What will the world look like in 2050, when 75 per cent of the population live in cities?

With half of the seven billion people on earth living in cities, a substantial proportion of global GDP will be invested in energy and resources to accommodate a mass of new city dwellers over the next decades. The form of this new wave of urban construction and the shape of our
cities will have profound impacts on the ecological balance of the planet and the human conditions of people growing up and growing old in cities. As engines of the global economy, cities and their regions continue to produce, consume and pollute more than ever before, attracting more people to urban jobs and opportunities across the world.

Social reformers in Europe and North America in the late nineteenth and early twentieth centuries were preoccupied by similar concerns following the Industrial Revolution. At a considerably slower pace and smaller scale than the current wave of global urbanization, London grew from one million to become the world's first megacity. Today, Lagos, Delhi and Dhaka are growing by over 300,000 people a year. Mumbai (where more than half the inhabitants live in slums) is set to overtake Tokyo and Mexico City as the world's largest city in the next few decades.

The unpalatable reality is that cities are becoming more spatially fragmented, more socially divisive and more environmentally destructive.

However, governments, public agencies and the private sector are driving change to improve the living conditions of existing and new city dwellers. In Istanbul, the ­government is building three million housing units over 20 years. Rows of bland, 20-storey tower blocks surrounded by tarmac are emerging, reminiscent of the alienating social housing projects built across Europe and the United States in the mid-twentieth century.

Some of these have since been demolished because of their social dysfunctionality, yet the same ubiquitous typology continues to be erected around the world. Despite a recent slowdown, São Paulo continues its march towards endless sprawl, with four-hour commuting deemed acceptable in a city that accepts about 1,000 new cars on its streets every day. Mumbai's attempts to redevelop Dharavi, India's largest slum, raises the spectre of the 1960s "slum clearance" programmes that devastated the social life and urban structure of so many European and American cities.

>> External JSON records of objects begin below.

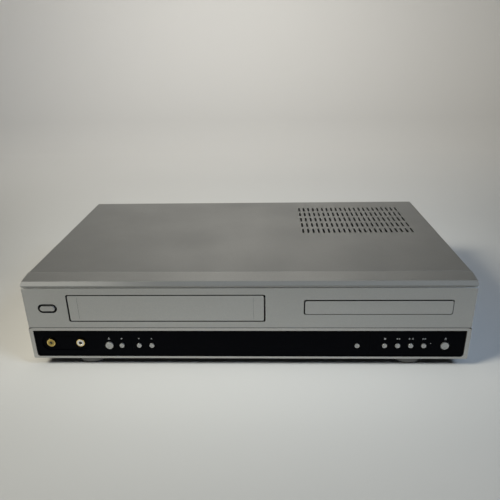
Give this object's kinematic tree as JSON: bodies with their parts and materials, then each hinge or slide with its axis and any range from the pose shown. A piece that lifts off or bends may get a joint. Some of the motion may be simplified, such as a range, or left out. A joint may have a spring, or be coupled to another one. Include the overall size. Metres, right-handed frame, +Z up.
{
  "type": "disc and tape player",
  "caption": "Wide silver disc and tape player with a cassette door, a disc tray, a dark control strip and a vented cover.",
  "frame": {"origin": "centre of the footprint, on the surface the feet stand on", "axes": "+X to the right seen from the front, +Y to the back, +Z up"},
  "size_m": [0.433, 0.2582, 0.0932],
  "materials": {
    "silver_sheet": "fine satin silver paint",
    "plated_sheet": "zinc plated",
    "silver_plastic": "satin silver paint",
    "frame_plastic": "satin silver paint",
    "gloss_black": "gloss",
    "smoked_window": "dark smoked gloss",
    "display_glass": "dark glass tube",
    "foot_plastic": "silver paint",
    "pad_rubber": "matt",
    "steel": "bright",
    "button_silver": "silver paint",
    "circuit_board": "varnished board",
    "socket_gold": "plated",
    "machined_aluminium": "turned",
    "motor_can": "plain",
    "white_plastic": "moulded",
    "black_plastic": "moulded"
  },
  "bodies": {
    "root": {"bottom_chassis": "plated_sheet", "top_cover": "silver_sheet", "rear_panel": "plated_sheet", "front_bezel": "silver_plastic", "control_frame": "frame_plastic", "control_panel": "gloss_black", "display_window": "smoked_window", "display_tube": "display_glass", "feet": "foot_plastic", "foot_pads": "pad_rubber", "screws": "steel", "control_board": "circuit_board", "power_switch_board": "circuit_board", "video_jack_front": "socket_gold", "audio_jack_front": "socket_gold", "door_spring": "steel", "tape_deck_plate": "plated_sheet", "carriage_side_frames": "plated_sheet", "head_drum_base": "machined_aluminium", "capstan_motor": "motor_can", "tape_heads": "motor_can", "loading_motor": "motor_can", "main_board": "circuit_board", "tuner_module": "motor_can", "rear_jacks": "socket_gold", "mains_inlet": "black_plastic", "power_supply_board": "circuit_board", "decoder_board": "circuit_board", "loader_chassis": "black_plastic", "loader_motor": "motor_can", "clamp_bridge": "plated_sheet"},
    "power_button": {"power_button": "button_silver"},
    "tape_eject_button": {"tape_eject_button": "button_silver"},
    "record_button": {"record_button": "button_silver"},
    "channel_down_button": {"channel_down_button": "button_silver"},
    "channel_up_button": {"channel_up_button": "button_silver"},
    "source_select_button": {"source_select_button": "button_silver"},
    "stop_button": {"stop_button": "button_silver"},
    "rewind_button": {"rewind_button": "button_silver"},
    "play_button": {"play_button": "button_silver"},
    "fast_forward_button": {"fast_forward_button": "button_silver"},
    "disc_eject_button": {"disc_eject_button": "button_silver"},
    "door": {"cassette_door": "silver_plastic"},
    "carriage": {"cassette_carriage": "plated_sheet"},
    "holder": {"cassette_holder": "plated_sheet"},
    "drum": {"head_drum": "machined_aluminium"},
    "capstan_spindle": {"capstan": "steel"},
    "pinch_lever": {"pinch_arm": "plated_sheet"},
    "pinch_wheel": {"pinch_roller": "pad_rubber"},
    "supply_reel": {"supply_reel_table": "white_plastic"},
    "takeup_reel": {"takeup_reel_table": "white_plastic"},
    "supply_guide": {"supply_guide_carrier": "motor_can"},
    "takeup_guide": {"takeup_guide_carrier": "motor_can"},
    "tray": {"disc_tray": "black_plastic", "tray_front": "silver_plastic"},
    "pinion": {"tray_pinion": "white_plastic"},
    "traverse": {"traverse_deck": "plated_sheet"},
    "table": {"turntable": "black_plastic"},
    "pickup": {"optical_pickup": "motor_can"},
    "clamp": {"disc_clamp": "black_plastic"}
  },
  "joints": [
    {"name": "power_press", "type": "slide", "parent": "root", "child": "power_button", "axis": [0, 1, 0], "range_m": [0, 0.001], "stiffness_N_per_m": 300, "springref_m": -0.001},
    {"name": "tape_eject_press", "type": "slide", "parent": "root", "child": "tape_eject_button", "axis": [0, 1, 0], "range_m": [0, 0.001], "stiffness_N_per_m": 300, "springref_m": -0.001},
    {"name": "record_press", "type": "slide", "parent": "root", "child": "record_button", "axis": [0, 1, 0], "range_m": [0, 0.001], "stiffness_N_per_m": 300, "springref_m": -0.001},
    {"name": "channel_down_press", "type": "slide", "parent": "root", "child": "channel_down_button", "axis": [0, 1, 0], "range_m": [0, 0.001], "stiffness_N_per_m": 300, "springref_m": -0.001},
    {"name": "channel_up_press", "type": "slide", "parent": "root", "child": "channel_up_button", "axis": [0, 1, 0], "range_m": [0, 0.001], "stiffness_N_per_m": 300, "springref_m": -0.001},
    {"name": "source_select_press", "type": "slide", "parent": "root", "child": "source_select_button", "axis": [0, 1, 0], "range_m": [0, 0.001], "stiffness_N_per_m": 300, "springref_m": -0.001},
    {"name": "stop_press", "type": "slide", "parent": "root", "child": "stop_button", "axis": [0, 1, 0], "range_m": [0, 0.001], "stiffness_N_per_m": 300, "springref_m": -0.001},
    {"name": "rewind_press", "type": "slide", "parent": "root", "child": "rewind_button", "axis": [0, 1, 0], "range_m": [0, 0.001], "stiffness_N_per_m": 300, "springref_m": -0.001},
    {"name": "play_press", "type": "slide", "parent": "root", "child": "play_button", "axis": [0, 1, 0], "range_m": [0, 0.001], "stiffness_N_per_m": 300, "springref_m": -0.001},
    {"name": "fast_forward_press", "type": "slide", "parent": "root", "child": "fast_forward_button", "axis": [0, 1, 0], "range_m": [0, 0.001], "stiffness_N_per_m": 300, "springref_m": -0.001},
    {"name": "disc_eject_press", "type": "slide", "parent": "root", "child": "disc_eject_button", "axis": [0, 1, 0], "range_m": [0, 0.001], "stiffness_N_per_m": 300, "springref_m": -0.001},
    {"name": "door_swing", "type": "hinge", "parent": "root", "child": "door", "pos_m": [-0.07763, -0.1261, 0.07719], "axis": [1, 0, 0], "range_deg": [0, 90], "stiffness_Nm_per_rad": 0.01, "springref_deg": -17.19},
    {"name": "carriage_slide", "type": "slide", "parent": "root", "child": "carriage", "axis": [0, 1, 0], "range_m": [0, 0.058]},
    {"name": "holder_lower", "type": "slide", "parent": "carriage", "child": "holder", "axis": [0, 0, -1], "range_m": [0, 0.012]},
    {"name": "drum_spin", "type": "hinge", "parent": "root", "child": "drum", "pos_m": [-0.07763, 0.0436, 0.05], "axis": [0, 0, 1], "continuous": true},
    {"name": "capstan_spin", "type": "hinge", "parent": "root", "child": "capstan_spindle", "pos_m": [-0.02543, 0.0156, 0.04], "axis": [0, 0, 1], "continuous": true},
    {"name": "pinch_swing", "type": "hinge", "parent": "root", "child": "pinch_lever", "pos_m": [-0.01643, 0.0396, 0.038], "axis": [0, 0, -1], "range_deg": [0, 20]},
    {"name": "pinch_wheel_spin", "type": "hinge", "parent": "pinch_lever", "child": "pinch_wheel", "pos_m": [-0.00822, 0.01705, 0.046], "axis": [0, 0, 1], "continuous": true},
    {"name": "supply_reel_spin", "type": "hinge", "parent": "root", "child": "supply_reel", "pos_m": [-0.12383, -0.0564, 0.034], "axis": [0, 0, 1], "continuous": true},
    {"name": "supply_guide_slide", "type": "slide", "parent": "root", "child": "supply_guide", "axis": [-0.2425, 0.9701, 0], "range_m": [0, 0.04123]},
    {"name": "takeup_reel_spin", "type": "hinge", "parent": "root", "child": "takeup_reel", "pos_m": [-0.03143, -0.0564, 0.034], "axis": [0, 0, 1], "continuous": true},
    {"name": "takeup_guide_slide", "type": "slide", "parent": "root", "child": "takeup_guide", "axis": [0.2425, 0.9701, 0], "range_m": [0, 0.04123]},
    {"name": "tray_slide", "type": "slide", "parent": "root", "child": "tray", "axis": [0, -1, 0], "range_m": [0, 0.135]},
    {"name": "pinion_spin", "type": "hinge", "parent": "root", "child": "pinion", "pos_m": [0.07403, -0.1051, 0.06], "axis": [0, 0, 1], "range_deg": [0, 960]},
    {"name": "traverse_lift", "type": "slide", "parent": "root", "child": "traverse", "axis": [0, 0, 1], "range_m": [0, 0.008]},
    {"name": "table_spin", "type": "hinge", "parent": "traverse", "child": "table", "pos_m": [0.12513, -0.0531, 0.055], "axis": [0, 0, 1], "continuous": true},
    {"name": "pickup_slide", "type": "slide", "parent": "traverse", "child": "pickup", "axis": [0, 1, 0], "range_m": [0, 0.034]},
    {"name": "clamp_spin", "type": "hinge", "parent": "root", "child": "clamp", "pos_m": [0.12513, -0.0531, 0.075], "axis": [0, 0, 1], "continuous": true}
  ],
  "couplings": [
    {"joint": "pinion_spin", "follows": "tray_slide", "rad_per_m": 122.72},
    {"joint": "takeup_guide_slide", "follows": "supply_guide_slide", "ratio": 1},
    {"joint": "clamp_spin", "follows": "table_spin", "ratio": 1}
  ]
}
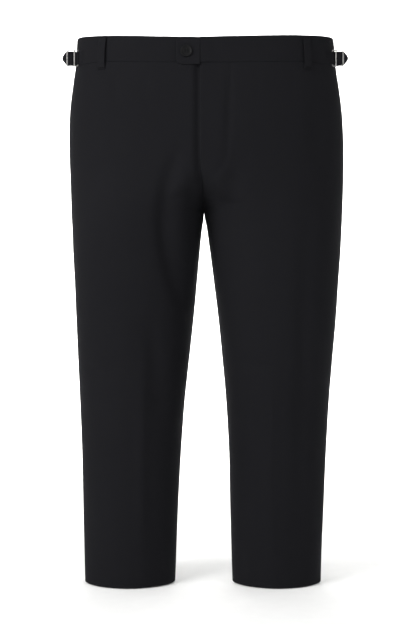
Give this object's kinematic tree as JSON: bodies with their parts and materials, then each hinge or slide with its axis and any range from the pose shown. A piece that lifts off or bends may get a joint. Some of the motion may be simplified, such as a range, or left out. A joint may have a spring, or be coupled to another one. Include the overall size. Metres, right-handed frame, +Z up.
{
  "type": "dress trousers",
  "caption": "Black wool dress trousers filled out as if worn, with waistband, waist tab and button, belt loops and buckled side adjusters.",
  "frame": {"origin": "middle of the waist opening, level with the waistband's top edge at the side seams", "axes": "+Z up along the body, -Y to the front, +X to the wearer's left"},
  "size_m": [0.505, 0.2553, 0.986],
  "materials": {
    "black_wool_cloth": "matte black worsted wool with a fine twill weave",
    "polished_nickel": "polished nickel plate on stamped metal",
    "dark_button": "dark polyester button with a soft gloss"
  },
  "bodies": {
    "root": {"front_right": "black_wool_cloth", "front_left": "black_wool_cloth", "back_right": "black_wool_cloth", "back_left": "black_wool_cloth", "waistband_right": "black_wool_cloth", "waistband_left": "black_wool_cloth", "waistband_tab": "black_wool_cloth", "belt_loop_front_right": "black_wool_cloth", "belt_loop_front_left": "black_wool_cloth", "belt_loop_back_right": "black_wool_cloth", "belt_loop_back_middle": "black_wool_cloth", "belt_loop_back_left": "black_wool_cloth", "adjuster_strap_right": "black_wool_cloth", "adjuster_strap_left": "black_wool_cloth", "adjuster_anchor_right": "black_wool_cloth", "adjuster_anchor_left": "black_wool_cloth", "adjuster_buckle_right": "polished_nickel", "adjuster_buckle_left": "polished_nickel", "waist_button": "dark_button"}
  },
  "joints": []
}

With a population share of 53 per cent occupying less than 2 per cent of the earth's surface, urban areas concentrate 80 per cent of global economic output, between 60 and 80 per cent of global energy consumption, and approximately 75 per cent of CO2 emissions. Seventy-five per cent of the world's population is expected to be concentrated in cities by 2050 - a large proportion in megacities of several million people each and massively urbanised regions stretching across countries and continents. These patterns are not equally distributed across the globe. Cities in developing countries in Asia, Africa and Latin America continue to grow due to high birth rates and migration, while some rural settlements are transformed into urban regions. However, some cities of largely urbanised developed countries - such as Berlin, Milan and Moscow - have had to adapt to economic restructuring with shrinking populations, while others - such as New York, Los Angeles and London - have benefited from an influx of mainly foreign migrants.

While urbanisation has helped reduce absolute poverty, the number of people classified as urban poor is on the rise. Between 1993 and 2002, 50 million poor people were added to urban areas, while the number of rural poor declined by 150 million. Urban growth puts pressure on the local environment that disproportionately affects disadvantaged people. Many live in precarious structures in ­vulnerable locations such as riverbanks and drainage systems, exposed to hazards linked to climate change. Regular flooding in São Paulo, Istanbul and Mumbai - not to mention New Orleans or Jakarta - indicates the immediacy of the problem.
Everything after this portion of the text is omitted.